Святой Иерусалим - страница 5

Шрифт
Интервал


Поехать в монастырь, где покоятся мощи Святого Серафима Саровского, казалось немыслимым праздником. Я уже была взрослой женщиной, женой и матерью, когда это стало возможно: после долгого запустения уже снова расцвела Дивеевская обитель, и с почестями и народным ликованием перенесли чудом сохранившиеся мощи батюшки Серафима из Петербурга в Дивеево. Меня, как всегда, занимало множество дел, но повесть о любимом моём Серафиме Саровском была мною написана и напечатана, душа рвалась поклониться его косточкам.

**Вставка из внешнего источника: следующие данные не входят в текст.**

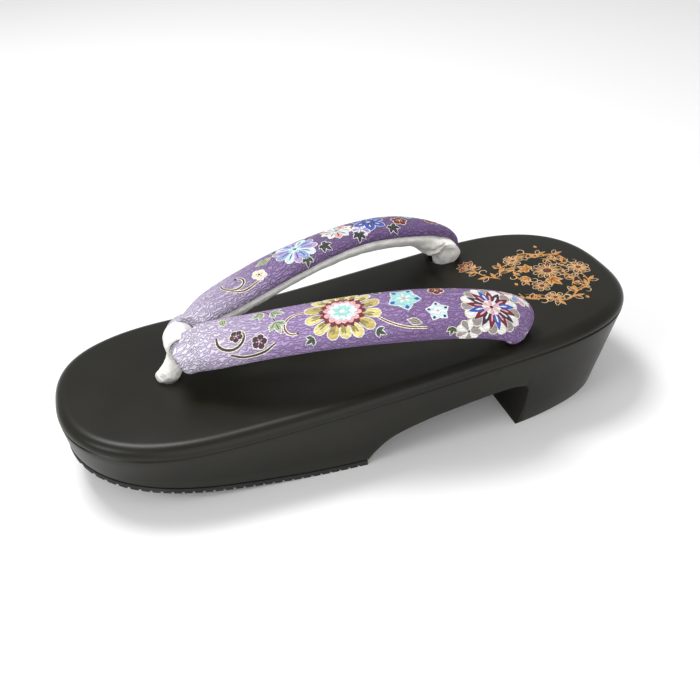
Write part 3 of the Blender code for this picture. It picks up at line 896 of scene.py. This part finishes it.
# Printed flowers, drawn flat in millimetres, x along and y across, each layer a little higher than the last.
# A text of ink names gives the fill and the edge, then a third ink for veins, stripes, tips or hearts
inks = {
    "cream": rgb(246, 240, 214), "butter": rgb(232, 218, 142), "straw": rgb(206, 186, 104), "wine": rgb(122, 28, 36),
    "plum": rgb(62, 36, 60), "navy": rgb(44, 46, 120), "blue": rgb(58, 92, 186), "sky": rgb(156, 176, 216),
    "aqua": rgb(172, 228, 222), "ice": rgb(222, 244, 244), "white": rgb(250, 249, 246), "pink": rgb(236, 184, 188),
    "leaf": rgb(168, 188, 148), "moss": rgb(74, 92, 66), "dark": rgb(44, 36, 46), "bark": rgb(104, 48, 38),
    "stone": rgb(160, 152, 148), "lilac": rgb(190, 166, 212), "gold": rgb(222, 156, 74), "foil": rgb(240, 206, 164),
    "olive": rgb(150, 138, 76), "rust": rgb(118, 46, 30),
}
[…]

Дивеевский монастырь оказался милым городком, с ухоженными цветниками, с уютными храмами. И… почти безлюдным. Мы приехали в Дивеево после большого церковного праздника, когда паломники только что разъехались по домам. Сразу по приезде отправились в монастырь, и вошли в практически пустой храм, у раки с мощами никого не было, кроме монахини, следившей за порядком. В церкви было тихо так, что ясно звучали голоса птиц, прятавшихся в ближайших к храму кустах и деверьях, будто приблизилась к нам лесная пустынька, в которой много лет жил и молился батюшка Серафим. Я не знаю, сколько положено прикладываться к мощам, но в тот раз мы приходили к святому Серафиму много раз, сколько звала душа. Как будто он нас принял, позволив побыть рядом с собой, порадоваться. И по Канавке, по которой прошла Пресвятая Богородица, шли всего несколько человек. Такое утешение было пройти по следам Её ног с молитвой. Это был один из лучших дней в моей жизни. Мы были в Дивеево почти неделю, и всё это время я так боялась растерять, чем-то вспугнуть благодать, которую почувствовала в первый день. Но этого не случилось. Мне помогли сохранить в себе радость монахини, таких ласковых, светлых, доброжелательных, терпеливых сестёр нигде не приходилось встречать. Не только мы, все паломники, были окружены их улыбками и любовью. И я хочу, постоянно хочу, среди сутолоки города, среди повседневной суеты, вдруг чудом хоть на минутку оказаться в Дивеевской обители, и даже от самой этой мысли мне всегда становится теплее.

А вот об Оптиной Пустыне столько всего мною прочитано, что, кажется, старцы своими поучениями воспитывали меня вместе с родителями. Можно сказать, всю сознательную жизнь каждое утро я начинаю с беседы с ними, потому что в моей спальне висит молитва Оптинских старцев в рамочке под стеклом. Просыпаясь, прочитав утреннее правило по молитвослову у икон, подхожу к ней и, вглядываясь в напечатанные слова, произношу их вслух. Творю молитву, а взгляд скользит по фотографиям старцев, и каждый раз выражение их лиц меняется. Если я недовольна собой, нагрешила чего, кажется мне, сердятся на меня святые угодники, стыдно мне, бывает и отвожу глаза в сторону. А когда у меня душа чиста и мне радостно, то они будто бы веселее на меня смотрят. Конечно, это фантазии, но так у меня со старцами идёт негласная беседа, продолжают они моё воспитание. Думаю я иногда, вот соберусь, брошу дела, подлечу вечно капризничающее здоровье и поеду в Оптину Пустынь, увижу её издалека, сердце запрыгает от радости – еду, наконец-то, еду к давно знакомым старцам. Куплю цветов, белых роз, почти бутонов, пойду на монастырское кладбище, есть же там такое, положу каждому из давно знакомых наставников в благодарность за духовную науку по одной белой розе. Всё собираюсь, а не еду, а, может, ещё не созрела для встречи с ними.